Any help would greatly be appreciated.


----------



## Mike D-CO5 (Mar 12, 2003)

DanoP said:


> Question about:
> 
> [email protected]
> 
> I've emailed them repeated regarding my audio garbling problem. They have never responded. I just spoke to a CSR about my audio problems and she's never heard of this email addy. What gives?


Most csrs know nothing about the email addresses. THE dishquality email address is correct but the people who answer it are most likely on vacation for the holidays. I get answers once a week when I send them something and I know that most people who work at Echostar take off for the vacation time, that they will lose by the end of the year if they don't. You can always talk to the Dish tech department by phone if you like.


----------



## DanoP (Sep 29, 2006)

Mike D-CO5 said:


> Most csrs know nothing about the email addresses. THE dishquality email address is correct but the people who answer it are most likely on vacation for the holidays. I get answers once a week when I send them something and I know that most people who work at Echostar take off for the vacation time, that they will lose by the end of the year if they don't. You can always talk to the Dish tech department by phone if you like.
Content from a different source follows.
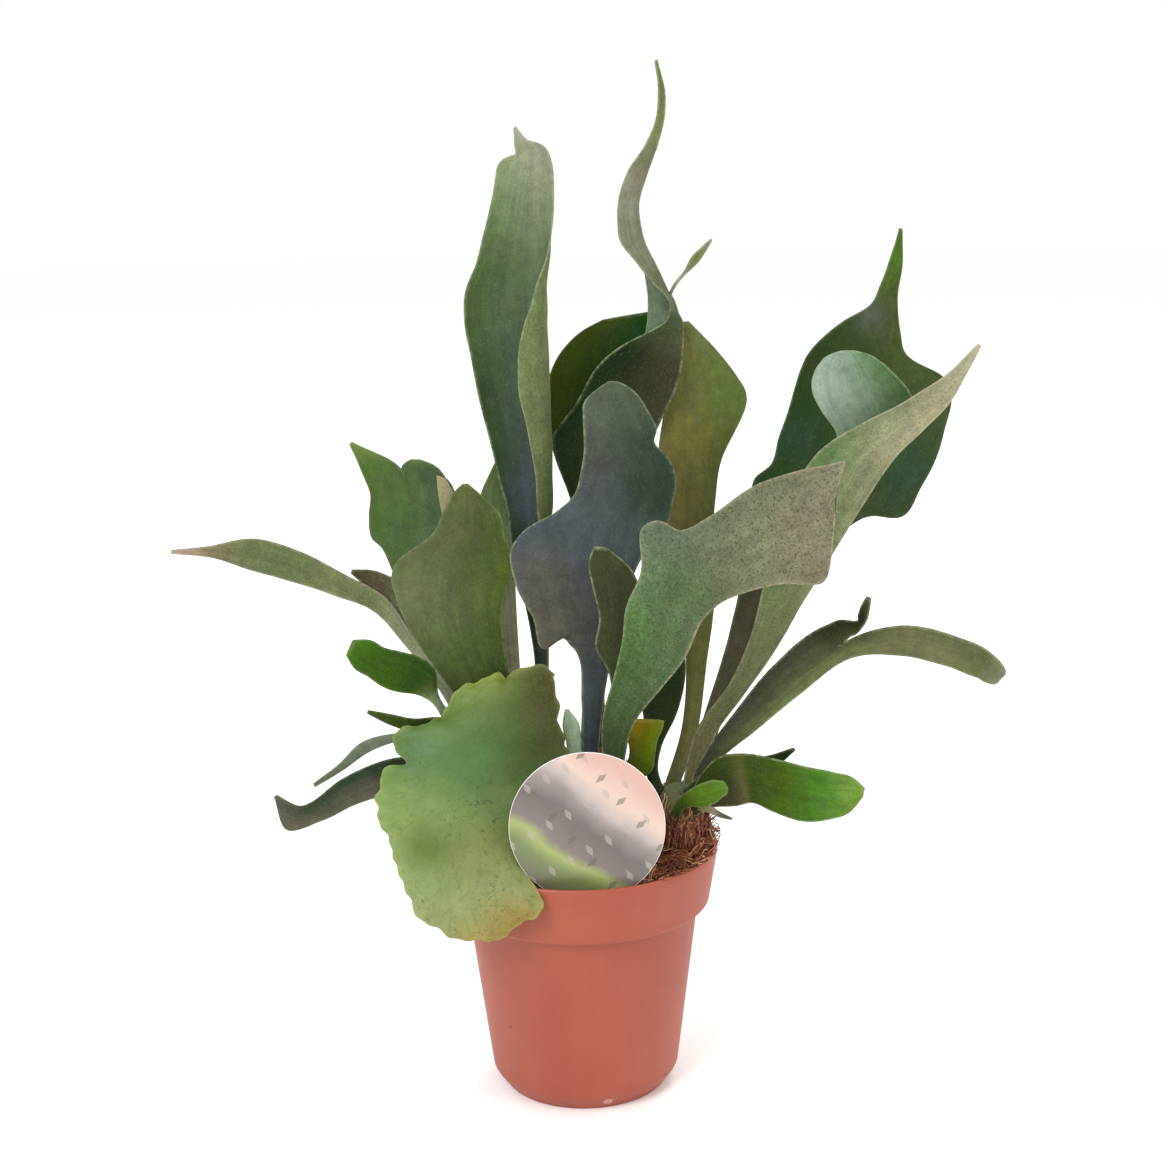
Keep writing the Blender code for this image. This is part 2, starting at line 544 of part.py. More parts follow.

I finally got a reply from them today with the explanation you suggested. They were apologetic about not getting back to me earlier and said they would investigate the sound studdering issues coming from the two Dallas affiliates I've been having problems with.


----------



## jhall (Oct 16, 2002)

During George Lopez last evening at around 2144, the audio "hung" for about half a second, as if to grab at the last 200 frames or so, looping them. It was WJLA-dt, sat feed.


----------



## Tweakophyte (Dec 11, 2004)

Well... I got a phone call from Dish in response to my email... we have not been able to speak directly yet, due to my work schedule, the snow storm(s), and the holidays. Let's see how it goes.


----------



## Tweakophyte (Dec 11, 2004)

I spoke to a woman from Dish Quality. She was very good to work with (i.e. not asking me if the yellow wire was connected to yellow input, which I got from the help desk). In the end, audio drop-outs are a known issue they are working on. The work-around they gave me was to use the L/R analog... not digital, but at least I'm not driven nuts AND my wife is no longer hammering me for sound issues!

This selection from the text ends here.